Updated Placer County Housing Element First in Region to Integrate MTP/SCS Growth Forecast
New housing element full of practical, sustainable, “Placer-ized” solutions
May 26, 2021: Even before the pandemic, southwest Placer County was on everyone’s list of places they wanted to live. That high demand continues as the Sacramento region grows while the state overall has shrunk. For their part, Placer County is taking the demand seriously and met the challenge head on with a suite of forward thinking policies and programs in their recently adopted housing element that covers the unincorporated county. State law requires local jurisdictions to update the housing element of their general plan every eight years to identify policy or zoning changes that may be needed to build enough housing for current and future residents across all income ranges.

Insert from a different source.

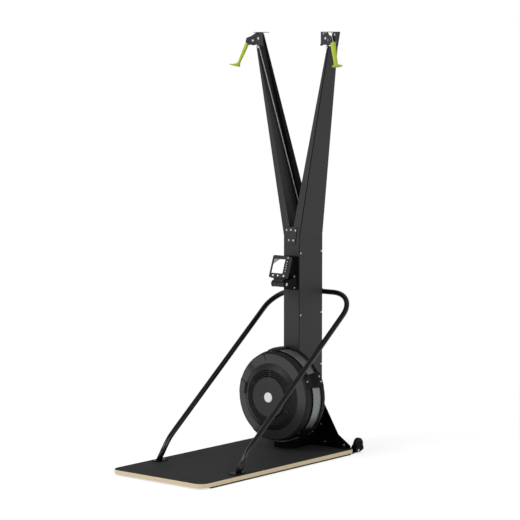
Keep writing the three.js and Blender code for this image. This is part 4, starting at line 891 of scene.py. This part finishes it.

The land use data that underpins SACOG’s Metropolitan Transportation Plan/Sustainable Communities Strategy drives housing allocations for jurisdictions across the region, and Placer County is the first to update their housing element to match. In all, the housing element includes 58 policies (23 are new) and 49 programs (28 are new) that will guide how the unincorporated county will plan for nearly 8,000 housing units by 2029: 7,419 in western Placer and 485 in the Lake Tahoe Basin. The unincorporated county covers a wide variety of communities but the county has crafted a housing element that is able to approach growth in each of them.
“We’ve taken an exhaustive look at every layer of the housing crisis and ‘Placer-ized’ the best practices we could find from around the country to address every single one of them,” said Shawna Purvines, deputy director of Placer’s Community Development Resource Agency. “Government alone can’t solve this, but we are doing everything within our power to help our community partners and developers provide the housing options our residents in all income ranges want and need.”
To address its housing need without rezoning a single acre of open space or agricultural land, Placer’s housing element calls for exploring higher housing densities over the next three years in certain high opportunity areas already zoned for residential or commercial development. The housing element identifies 32 possible rezone sites totaling 165 acres for consideration. Placer County will study the sites for development feasibility, infrastructure capacity, and proximity to services like public transportation.
The Sacramento region has struggled to build enough multifamily housing products in existing communities. These housing products, which include everything from small scale “missing middle” housing like fourplexes and townhouses to larger apartment buildings, tend to be more affordable because they have smaller unit sizes and use less land per home. Placer County is addressing this both through increasing building height limits and removing lot coverage requirements, which will allow more projects to qualify as by-right, making them simpler for developers to plan and build. They are also amending zoning to encourage a mix of dwelling types and sizes in high resource areas as well as distributing missing-middle promotional materials to developers.
Another way Placer County is encouraging housing growth in existing areas is by not only meeting the state’s new accessory dwelling unit (ADU) law, but going beyond it by offering three free floorplans with 13 variations that are pre-reviewed by the building department, developing a promotional campaign, and potentially even offering an ADU loan program. ADUs go by many names such as granny flats, in-law suites, converted garages, backyard cottages, and basement apartments but all are self-contained homes that are on the same property as the main dwelling and are often built to house aging family members or as a rental investment.
The housing element also includes a funding plan to add $575,000 to the Housing Trust Placer, which will be used to help fund a variety of affordable housing projects and existing housing programs. That’s an important down payment for a county that’s experiencing remarkable growth and understands the importance of keeping a variety of housing options within reach of its existing residents.